For some reason, the amount of times a word is used is just proportional to one over its rank. Word frequency and ranking on a log log graph follow a nice straight line. A power-law. This phenomenon is called Zipf's Law and it doesn't only apply to English. It also applies to other languages, like, well, all of them. Even ancient languages we haven't been able to translate yet. And here's the thing. We have no idea why. It's surprising that something as complex as reality should be conveyed by something as creative as language in such a predictable way. How predictable?

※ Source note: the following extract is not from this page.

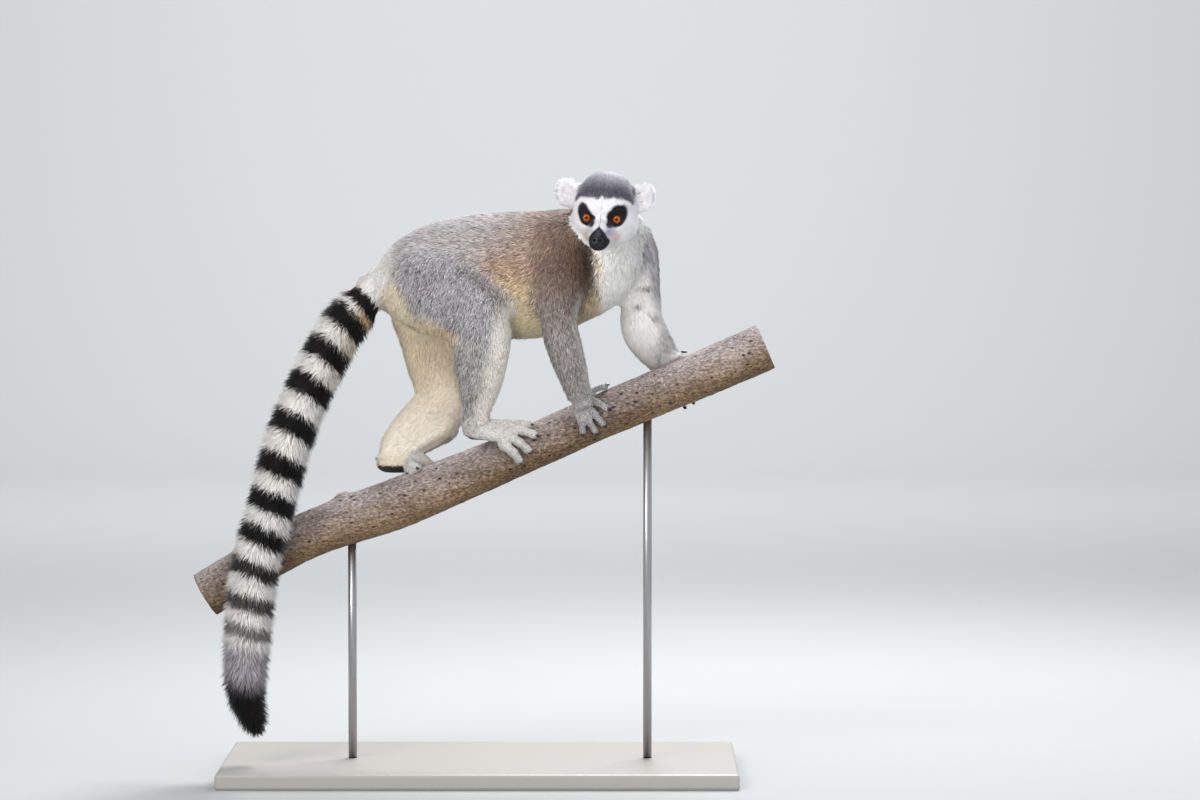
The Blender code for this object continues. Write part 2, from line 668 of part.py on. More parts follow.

Well, watch this. According to WordCount.org, which ranks words as found in the British National Corpus, "sauce" is the 5,555th most common English word. Now, here is a list of how many times every word on Wikipedia and in the entire Gutenberg Corpus of tens of thousands of public domain books shows up. The most used word, 'the,' shows up about 181 million times. Knowing these two things, we can estimate that the word "sauce" should appear about thirty thousand times on Wikipedia and Gutenberg combined. And it pretty much does. What gives? The world is chaotic. Things are distributed in myriad of ways, not just power laws. And language is personal, intentional, idiosyncratic. What about the world and ourselves could cause such complex activities and behaviors to follow such a basic rule? We literally don't know.

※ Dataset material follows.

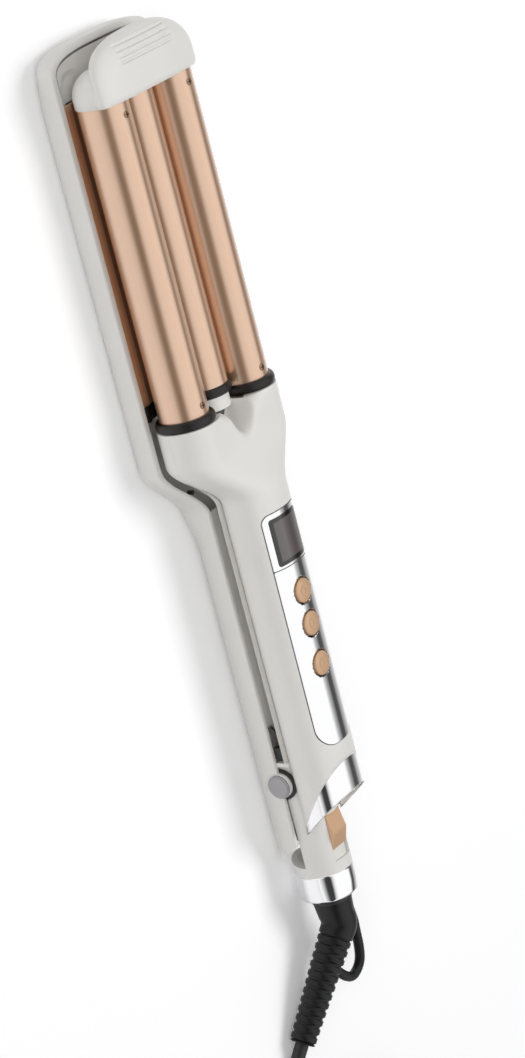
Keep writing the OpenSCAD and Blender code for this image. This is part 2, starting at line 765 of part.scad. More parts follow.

More than a century of research has yet to close the case. Moreover, Zipf's law doesn't just mysteriously describe word use. It's also found in city populations, solar flare intensities, protein sequences and immune receptors, the amount of traffic websites get, earthquake magnitudes, the number of times academic papers are cited, last names, the firing patterns of neural networks, ingredients used in cookbooks, the number of phone calls people received, the diameter of Moon craters, the number of people that die in wars, the popularity of opening chess moves, even the rate at which we forget. There are plenty of theories about why language is 'zipf-y,' but no firm conclusions and this video doesn't contain a definite explanation either. Sorry, I know that's a bummer, since we appear to like knowing more than mystery. But that said, we also ask more than we answer. So let's dive into Zipf's ramifications, some related patterns, some possible explanations and the depth of the mystery itself.

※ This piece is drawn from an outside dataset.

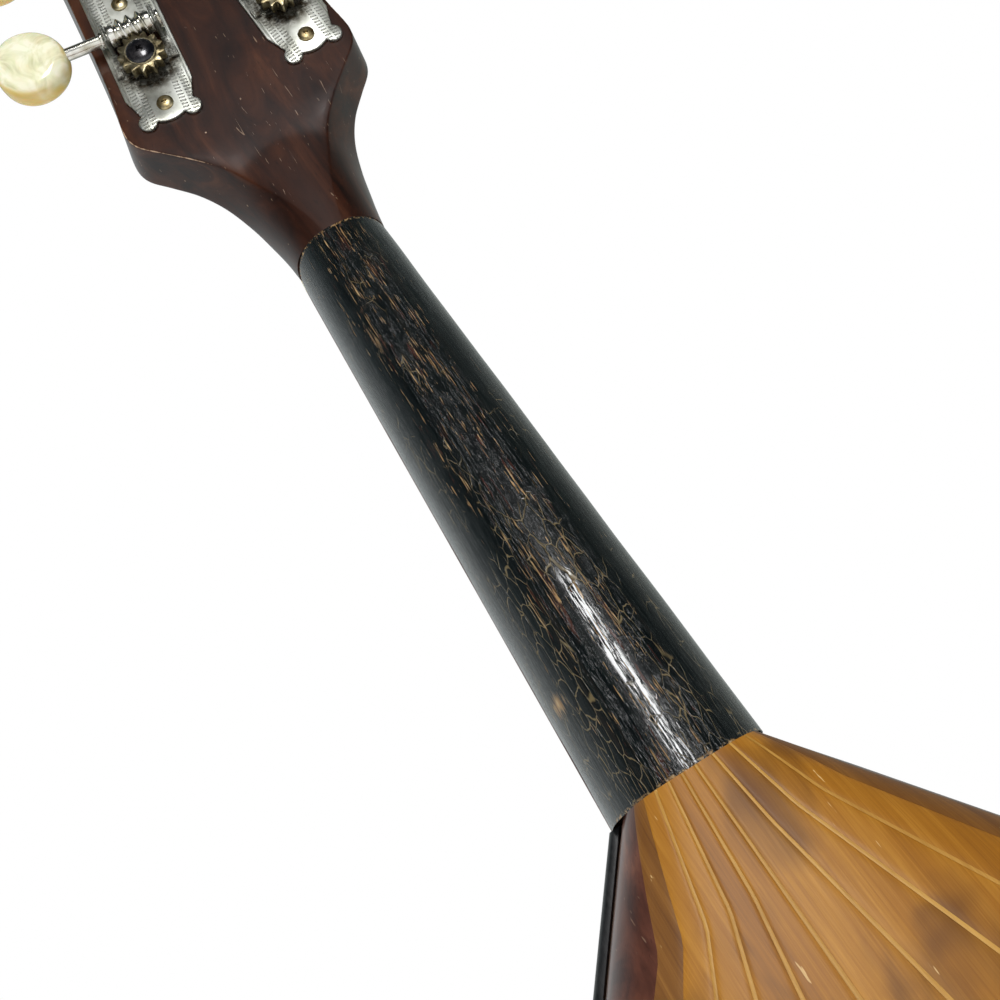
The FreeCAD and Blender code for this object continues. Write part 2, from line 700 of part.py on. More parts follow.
# ---- bridge, tailpiece and strings ----
BRIDGE_Z = NUT_ABOVE_JOINT - SCALE_LENGTH
BOARD_BOTTOM = -NECK_LENGTH - BODY_LENGTH
SADDLE_TOP = -3.4
PIN_Y = 11.0


def build_bridge():
    """Thin upright bridge with two feet and a bone edge."""
    half = 42.0
    y = BRIDGE_TOP + 0.4
    points = [(-half, 0), (-half, -4.0), (-20, y + 0.8), (-17, y), (17, y), (20, y + 0.8),
              (half, -4.0), (half, 0), (24, 0), (20, -3.2), (-20, -3.2), (-24, 0)]
    face = Part.Face(polygon_wire([(px, py, BRIDGE_Z - 3.0) for px, py in points]))
    bridge = face.extrude(V(0, 0, 6.0))
    thin = block((-half - 1, y - 1, BRIDGE_Z + 1.2), (half + 1, -5.0, BRIDGE_Z + 4))
    bridge = bridge.cut(thin)
    thin = block((-half - 1, y - 1, BRIDGE_Z - 4), (half + 1, -5.0, BRIDGE_Z - 1.2))
    bridge = bridge.cut(thin)
    for x, radius in zip(STRING_X, STRING_RADIUS):
        low = (x - radius - 0.1, y - 1, BRIDGE_Z - 5)
        high = (x + radius + 0.1, BRIDGE_TOP + radius + 0.8, BRIDGE_Z + 5)
        slot = block(low, high)
        bridge = bridge.cut(slot)
    save("bridge", bridge)


def tail_screws():
    screws = []
    for x in (-14.0, 0.0, 14.0):
        shank = cylinder(1.0, V(x, 19.0, BOARD_BOTTOM + 3.5), V(x, 19.0, BOARD_BOTTOM - 1.2))
        head = Part.makeCone(2.4, 1.5, 1.0, V(x, 19.0, BOARD_BOTTOM - 1.2), V(0, 0, -1))
        screws.append(shank.fuse(head).removeSplitter())
    return screws


def build_tail():
    low = BOARD_BOTTOM - 2.0
    saddle = block((-22, SADDLE_TOP, low), (22, 0, low + 6.0))
    corner = Part.makeCylinder(1.6, 50, V(-25, SADDLE_TOP + 1.6, low + 1.6), V(1, 0, 0))
    square = block((-25, SADDLE_TOP - 1, low - 1), (25, SADDLE_TOP + 1.6, low + 1.6))
    saddle = saddle.cut(square.cut(corner))
    save("bottom_saddle", saddle)
    plate = block((-20, 5.0, BOARD_BOTTOM - 1.2), (20, 24.0, BOARD_BOTTOM))
    pins = []
    for x in STRING_X:
        pin = cylinder(1.4, V(x, PIN_Y, BOARD_BOTTOM - 1.2), V(x, PIN_Y, BOARD_BOTTOM - 5.2))
        cap = cylinder(2.2, V(x, PIN_Y, BOARD_BOTTOM - 5.2), V(x, PIN_Y, BOARD_BOTTOM - 6.2))
        pins.append(pin.fuse(cap))
    tail = plate
    for pin in pins:
        tail = tail.fuse(pin)
    tail = tail.removeSplitter()
    screws = Part.makeCompound(tail_screws())
    save("tailpiece", tail.cut(screws))
    save("tail_screws", screws)


def corner_arc(before, corner, after, radius):
    """Tangent points and middle of an arc of a radius that rounds a corner."""
    a = before.sub(corner).normalize()
    b = after.sub(corner).normalize()
    half = 0.5 * a.getAngle(b)
    back = radius / math.tan(half)
    middle = a.add(b).normalize()
    centre = corner.add(V(middle).multiply(radius / math.sin(half)))
    mid = centre.sub(V(middle).multiply(radius))
    return corner.add(a.multiply(back)), mid, corner.add(b.multiply(back))


def string_path(points, radii):
    edges = []
    start = points[0]
    for i in range(1, len(points) - 1):
        p, m, q = corner_arc(points[i - 1], points[i], points[i + 1], radii[i - 1])
        edges.append(Part.LineSegment(start, p).toShape())
        edges.append(Part.Arc(p, m, q).toShape())
        start = q
    edges.append(Part.LineSegment(start, points[-1]).toShape())
    return Part.Wire(edges)


def build_strings():
    for number, (side, place) in enumerate(TUNERS):
        radius = STRING_RADIUS[number]
        x = STRING_X[number]
        xn = NUT_STRING_X[number]
        frame = plate_frame(side)
        wind = winding_radius(number) + radius + 0.15
        inner_x = side * wind
        tx, ty = tuner_centre(place)
        end = frame.multVec(V(tx + inner_x, ty, 0.5 * (WIND_LOW + WIND_HIGH)))
        saddle_y = SADDLE_TOP - radius - 0.05
        edge_z = BOARD_BOTTOM - 2.0 - radius - 0.05
        pin_x = x + 1.4 + radius + 0.05
        points = [
            end,
            V(xn, NUT_TOP - radius - 0.05, NUT_ABOVE_JOINT - 1.0),
            V(x, BRIDGE_TOP - radius, BRIDGE_Z),
            V(x + 0.3, saddle_y, BOARD_BOTTOM + 1.0),
            V(x + 0.6, saddle_y, edge_z),
            V(pin_x, PIN_Y, edge_z - 0.2),
        ]
        radii = [12.0, 8.0, 12.0, 2.2]
        path = string_path(points, radii)
        start = path.Edges[0].firstVertex().Point
        tangent = path.Edges[0].tangentAt(path.Edges[0].FirstParameter)
        ring = Part.Wire(Part.Circle(start, tangent, radius).toShape())
        tube = path.makePipeShell([ring], True, True)
        piped = tube.Volume / (math.pi * radius ** 2)
        print("string length", round(path.Length, 1), "pipe", round(piped, 1))
        save("string_%d" % (number + 1), tube)


build_back()
build_neck_block()
build_bottom_board()
build_linings()
build_soundboard()
build_braces()
build_neck()
build_fingerboard()
build_nut()
build_head()
build_plate("left", 1, 2)
build_plate("right", -1, 1)
build_plate_screws()
build_tuners()
build_ferrules()
build_bridge()
build_tail()
build_strings()
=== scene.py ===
import bmesh
import bpy
import math
from mathutils import Matrix, Vector, noise


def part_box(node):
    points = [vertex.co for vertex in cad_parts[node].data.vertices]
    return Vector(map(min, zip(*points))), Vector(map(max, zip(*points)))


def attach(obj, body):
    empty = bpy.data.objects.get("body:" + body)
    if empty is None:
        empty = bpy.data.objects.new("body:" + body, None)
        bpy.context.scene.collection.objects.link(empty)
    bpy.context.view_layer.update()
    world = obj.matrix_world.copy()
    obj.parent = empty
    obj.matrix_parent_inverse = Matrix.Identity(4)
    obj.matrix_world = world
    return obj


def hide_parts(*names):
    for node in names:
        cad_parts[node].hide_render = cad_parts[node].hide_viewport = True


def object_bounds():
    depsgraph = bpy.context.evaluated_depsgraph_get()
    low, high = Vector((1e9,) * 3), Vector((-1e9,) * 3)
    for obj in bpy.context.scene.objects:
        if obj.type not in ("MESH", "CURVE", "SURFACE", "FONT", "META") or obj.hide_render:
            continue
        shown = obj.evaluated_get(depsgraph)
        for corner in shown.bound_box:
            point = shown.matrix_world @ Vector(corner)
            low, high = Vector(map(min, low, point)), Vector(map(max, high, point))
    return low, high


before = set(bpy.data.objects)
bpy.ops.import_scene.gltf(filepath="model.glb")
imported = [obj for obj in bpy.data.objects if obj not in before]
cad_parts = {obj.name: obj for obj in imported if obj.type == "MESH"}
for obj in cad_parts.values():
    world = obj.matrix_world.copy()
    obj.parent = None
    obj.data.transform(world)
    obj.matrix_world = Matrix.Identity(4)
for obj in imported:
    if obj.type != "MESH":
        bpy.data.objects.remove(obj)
cad_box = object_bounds()
bpy.ops.object.select_all(action="DESELECT")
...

Zipf's law was popularized by George Zipf, a linguist at Harvard University. It is a discrete form of the continuous Pareto distribution from which we get the Pareto Principle. Because so many real-world processes behave this way, the Pareto Principle tells us that, as a rule of thumb, it's worth assuming that 20% of the causes are responsible for 80% of the outcome, like in language, where the most frequently used 18 percent of words account for over 80% of word occurrences. In 1896, Vilfredo Pareto showed that approximately 80% of the land in Italy was owned by just twenty percent of the population. It is said that he later noticed in his garden 20 percent of his pea pods contained eighty percent of the peas. He and other researchers looked at other datasets and found that this 80-20 imbalance comes up a lot in the world. The richest 20% of humans have 82.7% of the world's income. In the US, 20% of patients use eighty percent of health care resources. In 2002, Microsoft reported that 80% of the errors and crashes in Windows and Office are caused by 20% of the bugs detected. A common rule of thumb in the business world states that 20% of your customers are responsible for 80% of your profits and eighty percent of the complaints you receive will come from 20% of your customers. A book titled "The 80/20 Principle" even says that in a home or office, 20% of the carpet receives 80 percent of the wear. Oh, and as Woody Allen famously said, "eighty percent of success is just showing up." The Pareto Principle is everywhere, which is good. By focusing on just 20 percent of what's wrong, you can often expect to solve eighty percent of the problems.
A variety of different unrelated factors cause this to be true from case to case, but if we can get to the bottom of what causes some of them, maybe we'll find that one or more of those mechanisms is responsible for Zipf's law in language. George Zipf himself thought languages' interesting rank frequency distribution was a consequence of the Principle of Least Effort. The tendency for life and things to follow the path of least resistance. Zipf believed it drove much of human behavior and hypothesized that as language developed in our species, speakers naturally preferred drawing from as few words as possible to get their thoughts out there. It was easier. But in order to understand what was being said, listeners preferred larger vocabularies that gave more specificity, so that they had to do less work. The compromise between listening and speaking, Zipf felt, led to the current state of language. A few words are used often and many many many words are used rarely.